**Data:**
○ ○ ○ ○ ○
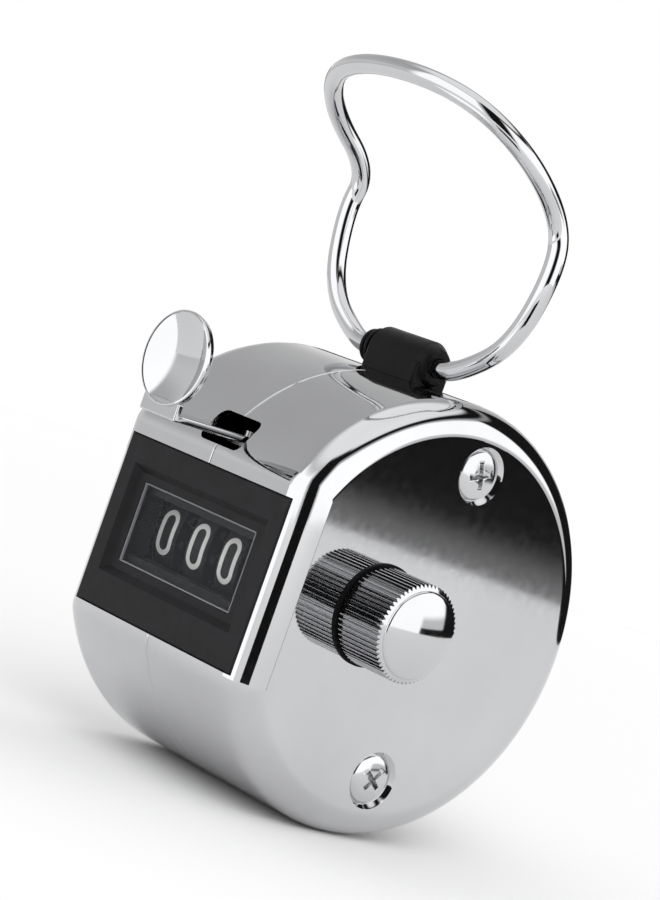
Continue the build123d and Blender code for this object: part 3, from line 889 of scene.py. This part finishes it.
@dataclass
class CoverScrews:
    """Two cross-recessed screws sunk in the right side."""

    face: float = 29.9
    y: float = SCREW_Y
    z: float = SCREW_Z
    head: float = 2.55
    cross: tuple[float, float] = (3.0, 0.6)
    recess: float = 1.0

    def screw(self, name: str, z: float, turn: float) -> Piece:
        """One screw with a domed head and a tapered cross recess.

        Args:
            name: The object's name.
            z: The screw's height.
            turn: How the recess is turned, in degrees.

        Returns:
            The finished screw.
        """
        length, width = self.cross
        profile = [(0.12, 0), (0.1, 0.9), (0.0, 1.7), (-0.12, 2.25), (-0.3, self.head), (-1.35, 1.35),
                   (-1.4, 1.0), (-6.5, 1.0), (-6.8, 0.6), (-6.8, 0)]
        screw = Bench.turned(name, profile, (self.face, self.y, z), (1, 0, 0), 64)
        for quarter in (0, 90):
            blade = Bench.block("blade", (self.face - self.recess, self.y - length / 2, z - width / 2),
                                (self.face + 0.6, self.y + length / 2, z + width / 2))
            for vertex in blade.data.vertices:
                if vertex.co.x < self.face * MM:
                    vertex.co.y = self.y * MM + (vertex.co.y - self.y * MM) * 0.45
                    vertex.co.z = z * MM + (vertex.co.z - z * MM) * 0.6
            spin = Matrix.Rotation(math.radians(turn + quarter), 4, "X")
            pivot = Matrix.Translation(Bench.metres((self.face, self.y, z)))
            blade.data.transform(pivot @ spin @ pivot.inverted())
            Bench.cut(screw, blade)
        Bench.round_edges(screw, 0.07, 2, 30)
        return screw

    def build(self) -> None:
        """Build both screws as one group of solids."""
        pair = [self.screw("upper_screw", self.z, 20), self.screw("lower_screw", -self.z, 52)]
        screws = Bench.gather("cover_screws_skin", pair)
        Bench.polish(screws, 40)
        Bench.fit(screws, "casing", Finishes.SCREW, "cover_screws")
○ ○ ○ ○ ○
**Exercise:** Within the data above, count the lines that contain the string "object"; the reply is the number alone.

**Task answer:** 2